In regards to the Chester, I do see the reasons why he has to engaged in 'illegal' activities, to help make a living, and give his children a better future. Honestly, how can one be facilitate his children to a good future when he cannot even provide them with enough money for their daily needs, needless to say, to a good education system which most would agree is a pre-requisite to a decent wage earning job in our country. Our current system, simply does not allow the poor or the lower income to be able to upgrade themselves to rich the higher echelons of the society.
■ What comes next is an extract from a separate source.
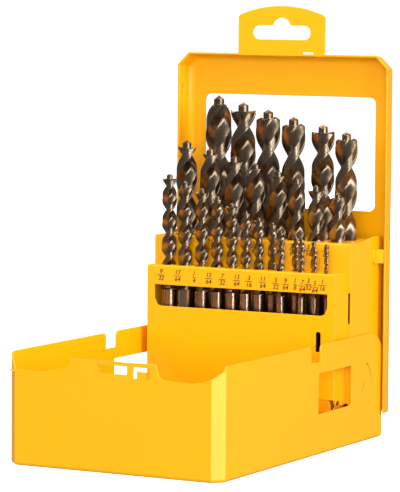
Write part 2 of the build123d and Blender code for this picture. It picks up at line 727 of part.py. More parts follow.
def fluted_end(diameter, z0, z1):
    """Twisted two-flute body from z0 to the shoulder, with spurs and a stepped pilot point."""
    r = diameter / 2
    shoulder = z1 - PILOT_H * diameter
    pitch = PITCH_LARGE if diameter > LARGE_BIT else PITCH_MIDDLE if diameter > MIDDLE_BIT else PITCH_SMALL
    turns = (shoulder - z0) / (pitch * diameter)
    steps = max(6, round(turns * (STEPS_LARGE if diameter > MIDDLE_BIT else STEPS_SMALL)))
    angles = (-LAND_ANGLE, LAND_ANGLE, 90, 180 - LAND_ANGLE, 180 + LAND_ANGLE, 270)

    def ring(z, radii, twist):
        return [
            (q * cos(radians(a) + twist), q * sin(radians(a) + twist), h)
            for a, q, h in zip(angles, radii, z)
        ]

    rings = []
    for i in range(steps + 1):
        share = i / steps
        flute = r * (1 - (1 - WEB) * min(1, i / 1.5))
        radii = (r, r, flute) * 2
        height = z0 + (shoulder - z0) * share
        top = height + (SPUR_H * diameter if i == steps else 0)
        rings.append(ring((top, top, height) * 2, radii, 2 * pi * turns * share))
    end = 2 * pi * turns
    pilot = PILOT_R * diameter
    rings.append(ring((shoulder,) * 6, (pilot,) * 6, end))
    rings.append(ring((z1 - 0.12 * diameter,) * 6, (pilot,) * 6, end))
    rings.append(ring((z1,) * 6, (0.03 * diameter,) * 6, end))
    return faceted(rings)


def make_bit(name, sixty_fourths, length, x, y, rest):
    diameter = sixty_fourths * INCH / 64
    z0 = rest + REST_GAP
    flute_z = z0 + length * (0.46 if diameter > 2.5 else 0.5)
    with BuildPart() as bit:
        with BuildSketch(Plane.XY.offset(z0)):
            Circle(diameter / 2)
        extrude(amount=flute_z - z0)
        add(fluted_end(diameter, flute_z, z0 + length))
    save(Location((x, y, 0)) * bit.part, f"bit_{name}")


for entry in BACK_BITS:
    make_bit(*entry, BACK_Y, BACK_REST_Z)
for entry in MIDDLE_BITS:
    make_bit(*entry, MIDDLE_Y, MIDDLE_REST_Z)
for entry in FRONT_BITS:
    make_bit(*entry, FRONT_Y, FRONT_REST_Z)
for index, (bit_name, size, bit_length, bit_x, tread) in enumerate(SHORT_BITS):
    make_bit(bit_name, size, bit_length, bit_x, ZIG_Y[index % 2], tread)
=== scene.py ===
import math

import bmesh
import bpy
from mathutils import Matrix, Vector


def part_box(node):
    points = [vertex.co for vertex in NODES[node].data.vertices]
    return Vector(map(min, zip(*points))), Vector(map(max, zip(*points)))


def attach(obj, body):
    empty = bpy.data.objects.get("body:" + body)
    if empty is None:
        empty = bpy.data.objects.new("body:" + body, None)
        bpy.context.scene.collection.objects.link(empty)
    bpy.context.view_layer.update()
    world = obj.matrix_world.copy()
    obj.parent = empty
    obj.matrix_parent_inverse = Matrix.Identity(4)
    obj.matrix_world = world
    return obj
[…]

In short, despite how good our system thinks itself to be, and how morally upright they assume they are, the current situation only displays the flaws and the hidden agendas behind our system which was never shown to the public eyes.

EE said...

I'm a cynic when it comes to political issues. The moral issue is pretty straight-forward from a political standpoint. Most Singaporeans are conservative, perhaps only at publicly, so it pays for the government to take to the "moral high ground". It does not want to be seen as blatantly supporting these activities but would instead turn a blind eye to them if possible. The moral issue has come to be the government's wild card in the face of political and economic pressures, conveniently used as bait-switchers when needed.

Itarc said...

I do not agree with your conclusion.

Even though, since young, my mother has been preaching to me the importance of a paper qualification, she had been single handedly raise my sister and me up. She did not have any education , know little english and cannot write at all. But she toiled in 3 jobs, with about 6 hours of sleep everyday. Both my sister and I both graduated with a degree without student loan.

And that's why I cannot agree that, without paper qualifications, the only options are immoral ones, sex or illegal trade. My mum had a terrible time, working hard but honestly. I wish my mum had it easier, and i do agree with you that our society is harsh on people without qualifications. Even though I sympathies with Chester's situation, I cannot agree with his choice. Its a wrong choice, and his children and him suffers in the end.